Сам я человек негероический: на костер не пойду, на амбразуру не брошусь, но не предам, не продамся и подлости не сделаю. Я восхищаюсь гражданским мужеством отважных борцов, но едва ли есть у меня такой один человек, которым бы я восторгался. А вот гонки за лидером, как я рассказывал, у меня были.

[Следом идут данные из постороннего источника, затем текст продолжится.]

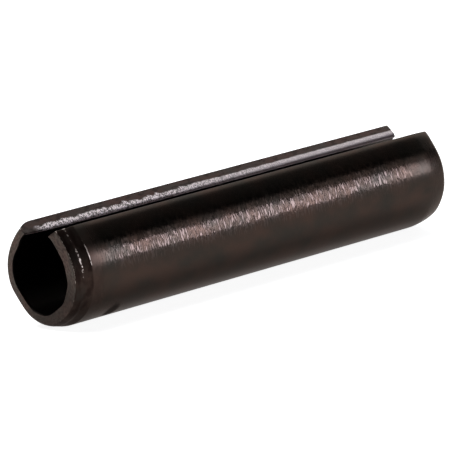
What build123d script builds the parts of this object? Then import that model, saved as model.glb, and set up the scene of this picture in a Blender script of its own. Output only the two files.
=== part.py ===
from build123d import *
from math import asin, atan, cos, degrees, hypot, radians, tan
import os

# A slotted spring pin: one strip of spring steel, coined at both ends and rolled into a C.
# It lies along X with its slot straight up. The origin is on its axis, halfway along it.

# Driving dimensions of the free pin, in millimetres and degrees
pin_length = 50.0
outer_diameter = 10.5  # over the round of the body
wall = 1.4  # thickness of the strip
slot_gap = 3.4  # narrowest opening, between the strip's edges at the bore
lip_flat = 1.25  # straight stretch that the rolls leave beside each edge of the strip

# The lead-in at each end: a steep nose, then a shallow taper up to the full body
nose_length = 1.25
nose_angle = 21.0
nose_round = 0.3  # where the nose turns into the end face
taper_length = 0.95
taper_angle = 8.0

edge_break = 0.12  # left by tumbling, along the slot and round the bore's mouths

# Sizes that follow from them
body_radius = outer_diameter / 2
bore_radius = body_radius - wall
half_opening = degrees(asin(slot_gap / 2 / hypot(bore_radius, lip_flat)))
bend_start = half_opening + degrees(atan(lip_flat / bore_radius))  # slot's middle to the first bend

# Each end is coined twice: the taper is struck over the whole lead-in, then the nose on top of it.
lead_length = nose_length + taper_length
lead_drop = lead_length * tan(radians(taper_angle))
nose_drop = nose_length * (tan(radians(nose_angle)) - tan(radians(taper_angle)))
nose_slope = nose_length / cos(radians(taper_angle))  # the nose's length, measured down the taper


def end_face(side):
    """The flat end face of the pin at -X (side 0) or at +X (side -1)."""
    return pin.faces().filter_by(Axis.X).sort_by(Axis.X)[side]


def arm(edge):
    """From the pin's axis, straight out to the middle of an edge."""
    middle = edge @ 0.5
    return Vector(0, middle.Y, middle.Z)


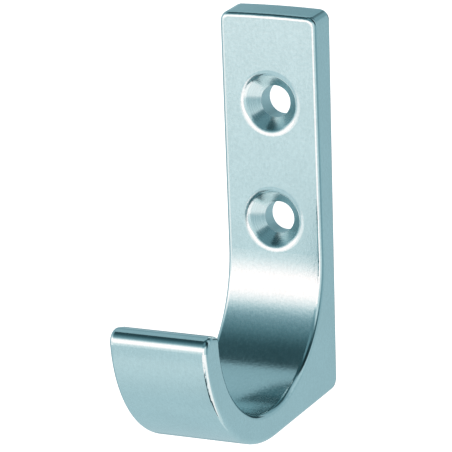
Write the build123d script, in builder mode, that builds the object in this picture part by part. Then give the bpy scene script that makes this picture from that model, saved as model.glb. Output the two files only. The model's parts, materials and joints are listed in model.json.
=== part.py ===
from build123d import *
import os
from math import cos, radians, sin, tan

os.makedirs("parts", exist_ok=True)

# One-piece coat hook, in mm. X runs across the hook, -Y points away from the wall
# and +Z is up. The origin lies on the wall face, midway between the two screw holes.

# Body
width = 18.0  # across the side faces
height = 68.5  # lowest point of the underside to the top of the plate at the wall
plate_foot = 5.1  # plate thickness where the throat begins
plate_lean = 1.4  # degrees; the front face leans out towards the top
top_fall = 4.5  # degrees; the top falls away from the wall
top_crown = 0.2  # the top falls this much from its middle to its sides

# Hook
wall = 5.0  # thickness carried round under the throat and up the lip
back_radius = 21.0  # throat, from the plate down to its lowest point
lip_radius = 18.0  # throat, from its lowest point up the lip
underside_drop = 5.2  # degrees; the underside falls away from the wall
lip_bevel = 1.5  # degrees; the inside of the lip stops this short of level, the outside past it

# Rounding
heel_radius = 2.0  # wall face into the underside
lip_edge_radius = 2.2  # top outer edge of the lip
corner_radius = 1.8  # two top corners of the plate, seen from the front
edge_radius = 0.9  # every edge around the two sides, and the inner edge of the lip

# Screw holes
hole_diameter = 5.5
countersink_diameter = 10.2
countersink_angle = 90.0
countersink_rim_radius = 1.6  # where the countersink runs out into the front face
drill_clearance = 2.0  # the drill planes stand this far in front of the plate
lower_hole_above_lip = 9.1  # over the middle of the lip's end, so that a screwdriver clears it
hole_spacing = 20.3

# Both throat arcs meet at the lowest point of the throat, on one line square to the wall.
throat_depth = plate_foot + back_radius
outer_radius = lip_radius + wall
back_center = (throat_depth, wall + back_radius)
lip_center = (throat_depth, wall + lip_radius)

# The side view is drawn with the distance from the wall to the right and the height above the
# lowest point of the underside upwards.
origin_height = lip_center[1] + lower_hole_above_lip + hole_spacing / 2
side_view = Plane(origin=(0, 0, -origin_height), x_dir=(0, -1, 0), z_dir=(-1, 0, 0))

# The front view hangs from the middle of the top at the wall and looks along the fall of the
# top. It trims the top of the side view, and passes well clear of it everywhere else.
reach = throat_depth + outer_radius
view_clearance = 2.0
fall_direction = (0, -cos(radians(top_fall)), -sin(radians(top_fall)))
front_view = Plane(origin=(0, 0, height - origin_height), x_dir=(1, 0, 0), z_dir=fall_direction)

with BuildPart() as coat_hook:
    with BuildSketch(side_view) as profile:
        with BuildLine() as outline:
            throat_back = CenterArc(back_center, back_radius, 180 - plate_lean, 90 + plate_lean)
            throat_lip = CenterArc(lip_center, lip_radius, -90, 90 - lip_bevel)
            lip_outside = CenterArc(
                lip_center, outer_radius, lip_bevel, -90 - lip_bevel - underside_drop
            )
            lip_top = Line(throat_lip @ 1, lip_outside @ 0)
            underside = PolarLine(
                lip_outside @ 1,
                (lip_outside @ 1).X,
                angle=180 - underside_drop,
                length_mode=LengthMode.HORIZONTAL,
            )
            plate_front = PolarLine(
                throat_back @ 0,
                height + view_clearance - (throat_back @ 0).Y,
                angle=90 - plate_lean,
                length_mode=LengthMode.VERTICAL,
            )
            plate_top = Line(plate_front @ 1, (0, height + view_clearance))
            wall_line = Line(plate_top @ 1, underside @ 1)
        make_face()
        heel_corner = vertices().group_by(Axis.X)[0].sort_by(Axis.Y)[0]
        fillet(heel_corner, heel_radius)
        lip_corner = vertices().sort_by(Axis.X)[-1]
        fillet(lip_corner, lip_edge_radius)
    extrude(amount=width / 2, both=True)

    # The top is crowned and its two corners are rounded before the edges are, so that the side
    # rounding runs on over the top.
    with BuildSketch(front_view) as front:
        with BuildLine() as front_outline:
            side_top = (width / 2, -top_crown)
            side_foot = (width / 2, -height - view_clearance)
            top_arc = ThreePointArc(side_top, (0, 0), (-width / 2, -top_crown))
            Polyline(top_arc @ 1, (-side_foot[0], side_foot[1]), side_foot, side_top)
        make_face()
        fillet(vertices().group_by(Axis.Y)[-1], corner_radius)
    extrude(amount=2 * reach, mode=Mode.INTERSECT)

    # The hook is made to be handled: both side outlines and the inner edge of the lip are
    # rounded in one go, which also gives the lip its blended corners.
    side_faces = faces().filter_by(Axis.X)
    side_edges = side_faces.edges().filter_by(Axis.Y, reverse=True)
    lip_inner_corner = side_view.from_local_coords(throat_lip @ 1)
    lip_inner_edge = edges().filter_by(Axis.X).sort_by_distance(lip_inner_corner)[0]
    fillet([*side_edges, lip_inner_edge], edge_radius)

    # Countersunk screw holes, square to the wall. Each drill plane stands clear of the leaning
    # front face and its countersink is as much wider, so that the rim in the face has its size.
    drill_planes = []
    for hole_z in (hole_spacing / 2, -hole_spacing / 2):
        above_throat = origin_height + hole_z - back_center[1]
        plate_there = plate_foot + above_throat * tan(radians(plate_lean))
        drill_point = (0, -plate_there - drill_clearance, hole_z)
        drill_planes.append(Plane(origin=drill_point, x_dir=(1, 0, 0), z_dir=(0, -1, 0)))
    widening = drill_clearance * tan(radians(countersink_angle / 2))
    with Locations(*drill_planes):
        CounterSinkHole(
            radius=hole_diameter / 2,
            counter_sink_radius=countersink_diameter / 2 + widening,
            counter_sink_angle=countersink_angle,
        )

    # The rims are the only new edges that are neither circles nor the straight seams of the holes.
    hole_edges = edges(Select.LAST).filter_by(GeomType.CIRCLE, reverse=True)
    rims = hole_edges.filter_by(GeomType.LINE, reverse=True)
    fillet(rims, countersink_rim_radius)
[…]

— Ваш вопрос для следующего гостя?

— Оглядываясь назад, удовлетворены ли Вы сделанным?

— Пожелания читателям.

— Быть услышанным. Мой взгляд на мир сформирован моим окружением. В современных гуманитарных науках господствуют так называемые школы, то есть секты. В каждой свои кумиры, познавшие абсолютную истину. До соседа за забором не докричаться: ему неинтересно мое мнение. Вот я и хотел бы пожелать любому человеку оказаться за пределами звуконепроницаемой камеры, быть услышанным и (совсем невероятное пожелание?) понятым. Главное пожелание — иметь читателей, не быть голосом, вопиющим в пустыне. И, конечно, если прочтут люди нашу беседу, то пусть постараются извлечь из нее что-нибудь полезное для себя.